La notizia del licenziamento/allontanamento di Yunus (il cosidetto “banchiere dei poveri”) dalla Grammen Bank del Bangladesh ha generato richieste di chiarimento verso Banca Etica, considerata l’istituto di riferimento per il microcredito in Italia. Per ora è impossibile sapere con certezza quali siano le cause dell’allontanamento del premio Nobel Mohammed Yunus dalla Grammen Bank, deciso dalle autorità del Bangladesh. Si parla di comportamenti scorretti o illegali tenuti da colui che ha dato visibilità mondiale al microcredito, ma anche di possibili rivalità politiche che avrebbero indotto il Governo ad allontanare Yunus. Su questo Banca Etica per ora non intende prendere posizione. Banca Etica non ha alcun legame formale o diretto con l’istituto di credito diretto da Yunus, ma – in quanto banca nata con la mission di favorire l’accesso al credito anche ai cosìdetti “non bancabili” – da sempre ne segue con attenzione l’operato.

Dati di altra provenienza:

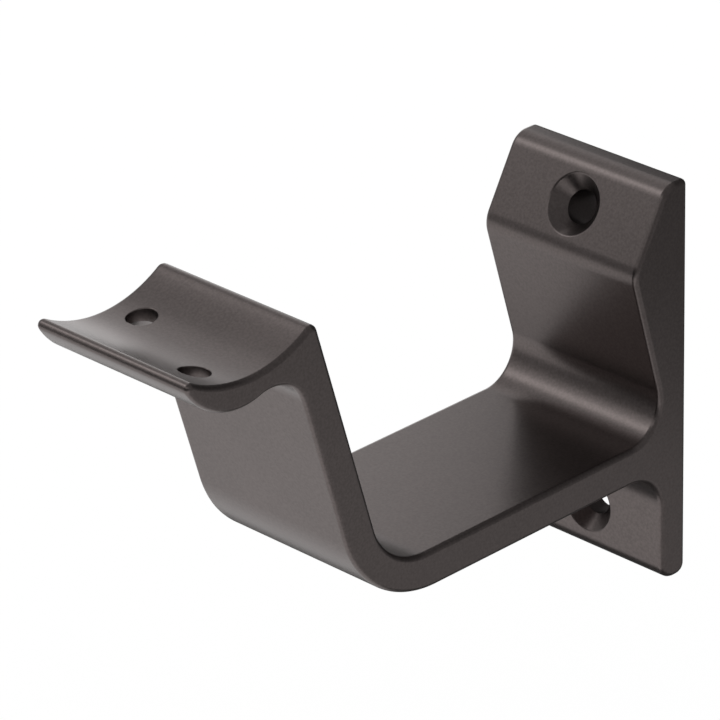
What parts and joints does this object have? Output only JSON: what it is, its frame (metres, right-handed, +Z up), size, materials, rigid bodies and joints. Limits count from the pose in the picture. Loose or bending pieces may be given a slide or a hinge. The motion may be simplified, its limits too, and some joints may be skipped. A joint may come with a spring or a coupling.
{
  "type": "handrail bracket",
  "caption": "Extruded wall bracket that carries a round handrail in a shallow saddle, with countersunk wall screw holes and staggered rail screw holes.",
  "frame": {"origin": "on the wall face, at the middle of the width and level with the underside of the arm", "axes": "+Y into the wall, so the bracket reaches out along -Y; +Z up; X along the rail and the extruded profile"},
  "size_m": [0.032, 0.1043, 0.0717],
  "materials": {
    "anodised_metal": "satin dark bronze anodised, fine matt grain"
  },
  "bodies": {
    "root": {"bracket": "anodised_metal"}
  },
  "joints": []
}
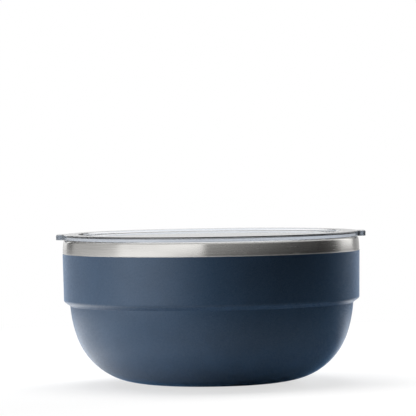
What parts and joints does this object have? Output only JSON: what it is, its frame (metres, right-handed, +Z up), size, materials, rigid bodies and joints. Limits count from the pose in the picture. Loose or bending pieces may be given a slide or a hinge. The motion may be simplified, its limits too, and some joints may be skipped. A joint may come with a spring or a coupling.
{
  "type": "insulated bowl with lid",
  "caption": "Vacuum-insulated steel serving bowl with a stepped, powder-coated wall, a bare steel rim band and a clear drop-in lid with lifting tabs and a silicone seal.",
  "frame": {"origin": "centre of the silicone foot's underside, on the bowl's axis", "axes": "+Z up along the bowl's axis, +X towards one of the lid's two tabs, so the other tab points along -X"},
  "size_m": [0.2598, 0.25, 0.1271],
  "materials": {
    "shell_steel": "brushed round the bowl",
    "liner_steel": "satin, spun round the bowl",
    "weld_steel": "fine ground bead",
    "base_steel": "pressed sheet, satin",
    "coat": "satin powder coat with a fine texture, slate navy",
    "sealing_glass": "dark solder glass",
    "getter": "pressed and sintered pellet",
    "foot_silicone": "matte silicone",
    "clear_plastic": "clear moulded copolyester with a slight cool tint",
    "seal_silicone": "translucent grey silicone"
  },
  "bodies": {
    "bowl": {"outer_shell": "shell_steel", "powder_coat": "coat", "inner_liner": "liner_steel", "rim_weld": "weld_steel", "base_plate": "base_steel", "base_weld": "weld_steel", "vacuum_seal": "sealing_glass", "seal_cover": "base_steel", "getter_pellet": "getter", "getter_strap": "base_steel", "foot_ring": "foot_silicone"},
    "lid": {"lid_panel": "clear_plastic", "lid_seal": "seal_silicone"}
  },
  "joints": [
    {"name": "lid_lift", "type": "slide", "parent": "bowl", "child": "lid", "axis": [0, 0, 1], "range_m": [0, 0.15]}
  ]
}
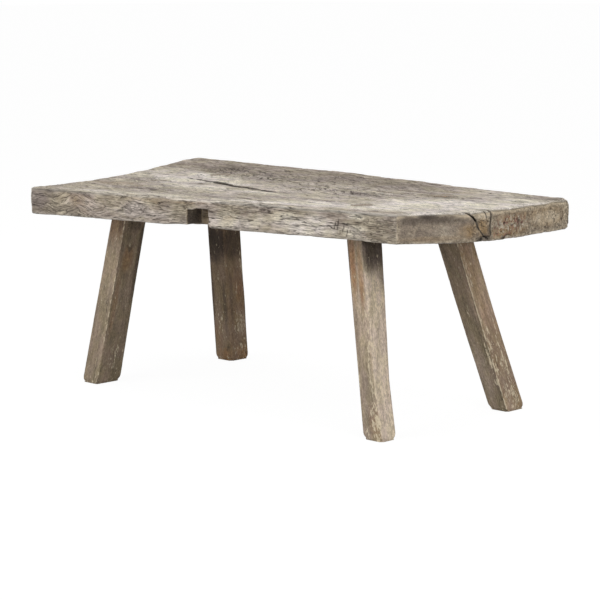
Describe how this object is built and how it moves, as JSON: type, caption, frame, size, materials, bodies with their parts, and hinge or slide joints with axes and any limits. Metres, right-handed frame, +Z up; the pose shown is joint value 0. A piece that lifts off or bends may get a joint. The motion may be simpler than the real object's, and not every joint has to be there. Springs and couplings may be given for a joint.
{
  "type": "rustic coffee table",
  "caption": "Low table with one thick, dished and weathered plank top on splayed hewn legs that go through it and are wedged from above.",
  "frame": {"origin": "on the floor, under the middle of the whole table", "axes": "+Z up, +X along the plank towards the clipped end, +Y across the plank towards its back edge"},
  "size_m": [1.1326, 0.5652, 0.4276],
  "materials": {
    "plank_wood": "bare weathered hardwood, grey-beige, dry and matt, with fissures and worn pale edges",
    "leg_wood": "bare hewn hardwood, dark brown, rubbed pale along its corners and scratched near the floor",
    "wedge_wood": "bare split hardwood, grey-brown end grain"
  },
  "bodies": {
    "root": {"slab_top": "plank_wood", "leg_front_left": "leg_wood", "leg_back_left": "leg_wood", "leg_front_right": "leg_wood", "leg_back_right": "leg_wood", "wedge_front_left": "wedge_wood", "wedge_back_left": "wedge_wood", "wedge_front_right": "wedge_wood", "wedge_back_right": "wedge_wood"}
  },
  "joints": []
}
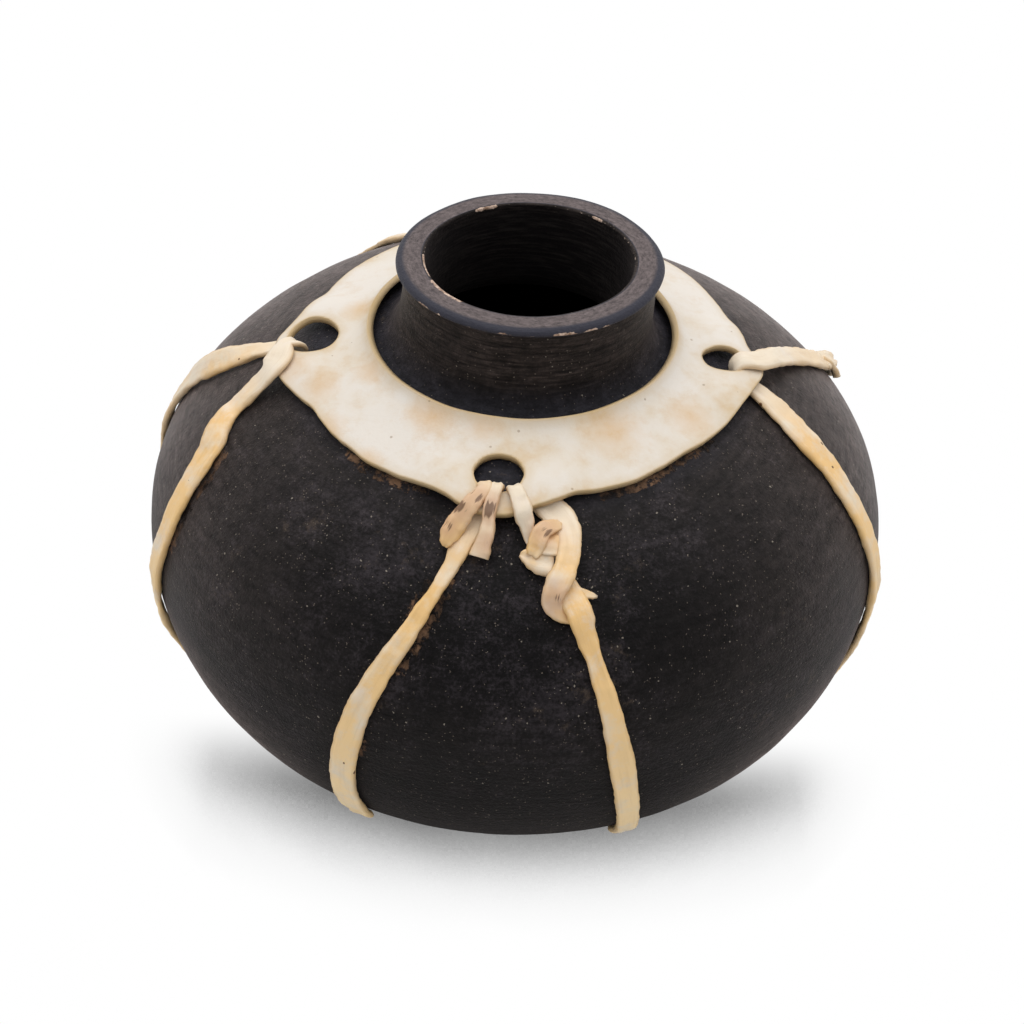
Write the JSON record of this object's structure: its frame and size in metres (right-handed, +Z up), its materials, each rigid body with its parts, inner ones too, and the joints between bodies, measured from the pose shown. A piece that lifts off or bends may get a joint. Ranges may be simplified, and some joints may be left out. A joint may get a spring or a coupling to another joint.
{
  "type": "pottery olla",
  "caption": "Black hand-built pottery olla with a short neck, a four-pointed rawhide collar and flat rawhide lacing down to a ring round the foot.",
  "frame": {"origin": "centre of the object's box, at the underside of the clay foot", "axes": "+Z up out of the mouth, -Y towards the front with the two knots, +X to the viewer's right"},
  "size_m": [0.2822, 0.28, 0.2012],
  "materials": {
    "black_clay": "low-fired black earthenware, smudged and stone-burnished",
    "rawhide_sheet": "dried ivory rawhide, matt with a faint sheen",
    "rawhide_thong": "dried tan rawhide thong, slightly waxy"
  },
  "bodies": {
    "root": {"olla_body": "black_clay", "neck_collar": "rawhide_sheet", "foot_ring": "rawhide_sheet", "lace_front_left": "rawhide_thong", "turn_foot_front_left": "rawhide_thong", "lace_left_front": "rawhide_thong", "turn_left_hole": "rawhide_thong", "lace_left_back": "rawhide_thong", "turn_foot_back_left": "rawhide_thong", "lace_back_left": "rawhide_thong", "turn_back_hole": "rawhide_thong", "lace_back_right": "rawhide_thong", "turn_foot_back_right": "rawhide_thong", "lace_right_back_lower": "rawhide_thong", "lace_right_back_upper": "rawhide_thong", "turn_right_hole": "rawhide_thong", "lace_right_front": "rawhide_thong", "turn_foot_front_right": "rawhide_thong", "lace_front_right": "rawhide_thong", "knot_front_left": "rawhide_thong", "knot_front_right": "rawhide_thong", "knot_right_back": "rawhide_thong"}
  },
  "joints": []
}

Banca Etica fa microcredito in Italia dal 2005 attraverso convenzioni con una vasta rete di realtà ed istituzioni (dalla Caritas agli enti locali) che si fanno carico di creare il fondamentale terreno di relazioni e fiducia. In questi anni ha deliberato oltre 5 milioni di euro in microcredito “italiano” di buona qualità risultando il primo soggetto erogatore in Italia (fonte: ricerca Ritmi, giugno 2010).
In questo momento chiediamo che vengano distinte le valutazioni sulla “micro finanza” come strumento di inclusione sociale da quelle sul modo in cui essa è stata o potrebbe essere utilizzata in alcuni contesti. Da tempo Banca Etica cerca di lanciare appelli al rigore su questi temi.
La serietà scientifica del microcredito sta nel diverso approccio alle garanzie a copertura del rischio del credito. Rispetto all’approccio classico che richiede garanzie di tipo economico-finanziarie, il microcredito introduce il valore determinate delle garanzie di tipo relazionale e sociale. Il microcredito è efficace nei contesti di povertà estrema, e può essere molto utile anche da noi: basti pensare che l’Italia è il Paese che in Europa ha tra i più alti tassi di esclusione finanziaria anche tra i lavoratori dipendenti, tra i quali il 10% non ha un conto bancario.
Ci sono, naturalmente, alcune fondamentali differenze nei meccanismi di microcredito in Italia rispetto al sud del mondo. Innanzi tutto il costo della vita ed il contesto socio economico da paese “ricco” fanno sì che gli importi siano diversi: in Europa il limite per poter parlare di microcrediti è di 25 mila euro. Di solito però i prestiti vanno dal migliaio di euro fino ai 10 mila, da restituire in un periodo da 1 a 5 anni, con tassi di interesse annui tra il 3% e l’8%. Dunque rispetto al Sud, tassi più bassi ed importi più alti.
Complice anche la crisi finanziaria, le grosse banche d’affari sono state attirate da questa pratica economica in un’ottica di mercato. Se si procedesse su questa strada è evidente che lo strumento del microcredito verrebbe snaturato. In parte è già successo con la creazione di una vera e propria bolla speculativa del microcredito in alcuni Paesi asiatici, dove le persone povere sono state indotte dagli istituti finanziari a un indebitamento eccessivo, che non riescono a rimborsare. Questa deriva è ciò che va scongiurato, anche attraverso una normativa più attenta e rigorosa.